Filosofia Hacker: tecnologia libera e condivisione
Chi sono gli hacker? Nella concezione comune, ce li immaginiamo come oscuri figuri abilissimi con la programmazione e capaci di violare la sicurezza delle reti informatiche, di solito con intenti criminali. Una concezione che riflette certamente un tipo di business oscuro – e lucroso – ma che ben poco rivela sulla vera filosofia hacker e dell’intento che l’ha generata. Già perché il movimento hacker possiede una propria filosofia, un’etica per meglio dire, basata su ideali virtuosi, condivisibili e che tendono al miglioramento del mondo. Ma procediamo con ordine.
La storia del movimento hacker
Il termine ‘hacker’ e con esso, la sua filosofia, nacquero negli anni ‘50 dello scorso secolo presso il MIT – Massachusetts Institute of Technology – di Boston. La parola inglese to hack, inizialmente, faceva riferimento ad attività goliardiche e scherzi, tipici del clima da college americano. Nel contesto del MIT, permeato da competitività e arrivismo, riuscire a dedicarsi ad atti che servissero a stemperare le tensioni quotidiane rappresentava qualcosa di molto più significativo di semplici beffe tra colleghi. Il termine, però, evolse rapidamente: dapprima passò a indicare il districarsi tra i tunnel segreti e i tanti passaggi nascosti il cui ingresso era vietato agli studenti, quindi, a fine decennio, divenne appropriazione degli studenti membri del Tech Model Railroad Club, gruppo dedito al modellismo ferroviario in cui gli hacker, riuniti nel comitato Signals and Power, gestivano i circuiti elettrici dei modelli sviluppati. Gli hacker lavoravano al fine di ottimizzare i sistemi elettrici, riducendo il dispendio di energia e semplificando il sistema di alimentazione dei circuiti.

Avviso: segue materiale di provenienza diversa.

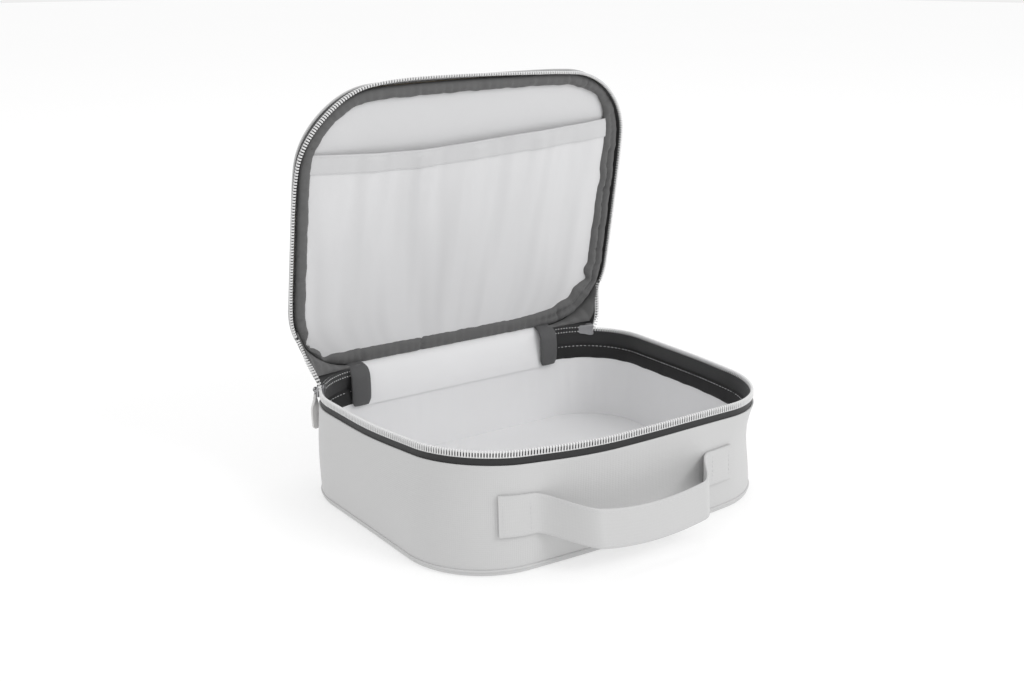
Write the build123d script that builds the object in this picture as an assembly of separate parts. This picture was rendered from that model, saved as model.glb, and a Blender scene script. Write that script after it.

Fu con l’arrivo al MIT del primo computer, il TX-0, che i membri del Signals and Power abbracciarono l’universo informatico, continuando a tendere verso la semplificazione dei sistemi e l’ottimizzazione delle procedure. Tra il 1961 e il 1962, il team sviluppò il primo prodotto, un gioco chiamato Spacewar! che aveva in sé tutti i principi della filosofia hacker: divertente, intuitivo ma, al contempo, avveniristico sotto il profilo della programmazione e, soprattutto, a licenza gratuita, disponibile per tutti.
I 5 pilastri della filosofia hacker
Ripercorrendo le origini della filosofia hacker è possibile rintracciare tutti gli elementi che danno sostanza all’approccio della comunità: un gruppo che rifiuta la logica dell’individualismo e il conseguente richiamo all’autorità, che coopera, che premia il merito e la capacità di contribuire agli scopi del gruppo. E poi la programmazione vista come una vera e propria arte, che persegue tramite l’estetica del sistema l’eccellenza funzionale e, infine, l’idea che l’informatica possa contribuire a migliorare il mondo. Ecco riassunti così i 5 pilastri della filosofia hacker:
- Informazione libera e accessibile
- Rifiuto dell’autorità
- Giudizio basato sul merito e non sull’etichetta (di razza o di ceto)
- Creazione di bellezza e arte tramite il computer
- Miglioramento del mondo e delle condizioni di vita per tutti
Libertà e condivisione
Libertà e condivisione sono i due focus principali della comunità hacker. L’idea trainante è che attraverso la collaborazione e l’unione delle forze sia possibile raggiungere risultati eccellenti. Il tutto, senza che ci sia bisogno di una gerarchia, di un vertice, di un comando, di qualcuno che impartisce un ordine e di qualcun altro che lo esegue. Condivisione del sapere, delle risorse e dei mezzi sono gli elementi capaci di generare un beneficio per tutti e, alla fine, di generare tecnologie capaci di far stare meglio tutti. Non male, no?